SQLite query with location fields inside of region

Question

I have a database with two columns, latitude and longitude. I wonder if it's possible in the Transact-SQL command to retrieve only the records in a defined region of the location passed as a parameter;

For example let's say you have the following records, which is all from the same location, but we're using them for testing purposes.

Now I have the SQL query:

[self.fmQueue inDatabase:^(FMDatabase *db)
    {
    CLLocationCoordinate2D center = CLLocationCoordinate2DMake(latitude, longitude);
    CLCircularRegion *region = [[CLCircularRegion alloc] initWithCenter:center radius:400.0f identifier:@"identifier"];

    NSString* queryCommand = [NSString stringWithFormat:@"SELECT * FROM %@ WHERE ?EXPRESSION_ABOUT_REGION?", readingsTable];
    FMResultSet* result = [db executeQuery:queryCommand];
    if (completionblock)
        {
        completionblock([self readingsArrayFromResultSet:result]);
        }
    }];

I could just retrieve records and then compare for every each one with a constructed CLLocationCoordinate2D, [region containsCoordinate:CLLocationCoordinate2D], but that feels so bad performant.
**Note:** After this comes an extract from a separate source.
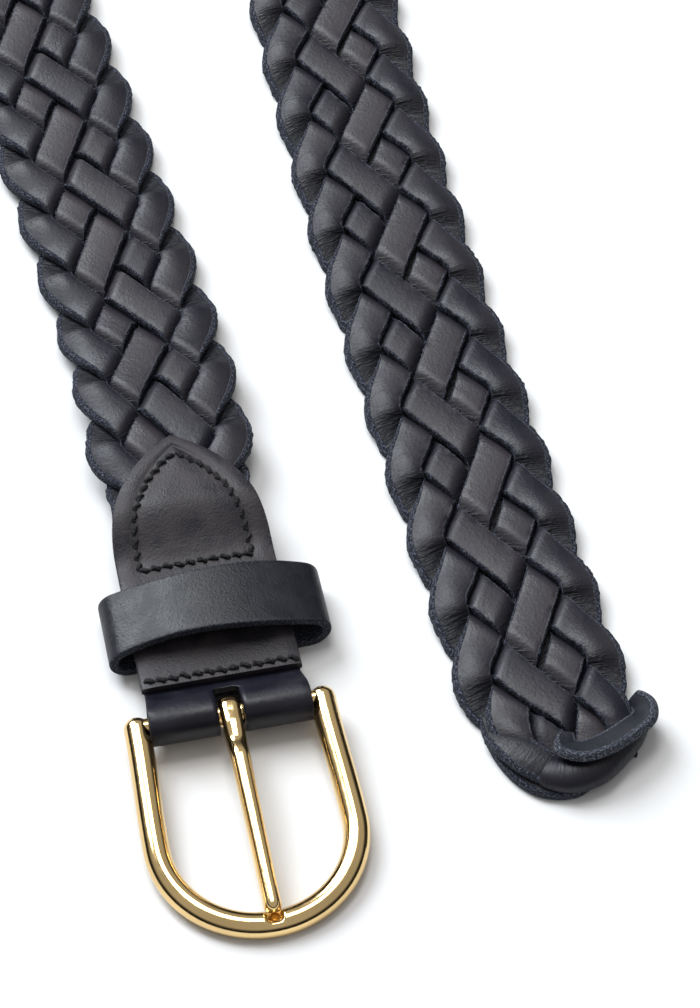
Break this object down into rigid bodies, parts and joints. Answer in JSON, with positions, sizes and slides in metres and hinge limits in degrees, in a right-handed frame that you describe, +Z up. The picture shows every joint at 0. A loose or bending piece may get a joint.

I'm looking for the most performant and appropriate solution to retrieve the desired region related location records in the T-SQL query.

Answer 1

Issues with the Previous Approximation

The previous answer here models the Earth as a Cartesian plane, with latitude and longitude as x and y, and then draws either a circle or a rectangle around the points---the actual shape does not matter, both methods have the same properties.

This can be fine if your constraints are really loose, and they may be here in your particular instance. For the sake of making this answer more useful to everybody I've answered the problem assuming your constraints are not quite as loose. For mobile geolocation apps in general this approximation causes problems. Maybe you've seen an app that's got it wrong. The resulting distances don't make any sense. There are several flaws with the previous approach:

1. Bad approximation: The scale of the Earth is big so simple approximations can be off by a scale of miles. This is bad if the user is in a car and really bad if the user is on foot. Simple tricks with degrees are not an improvement over circles or squares: latitude and longitude are not evenly distributed, and you need a full approximation like Haversine to get accurate data.
2. Excludes good points: Unless you severely expand the shape, your sample will exclude valid points.
3. Includes bad points: And the more you expand the shape to capture excluded valid points, the more you capture invalid points.
4. Broken sort order: Without the real calculation, you won't be able to correctly sort the output by distance. This means any ordered list you produce will be way off. Usually you want the points in order of closeness.
5. Two calculations: If you go back and fix it, you're doing two computations.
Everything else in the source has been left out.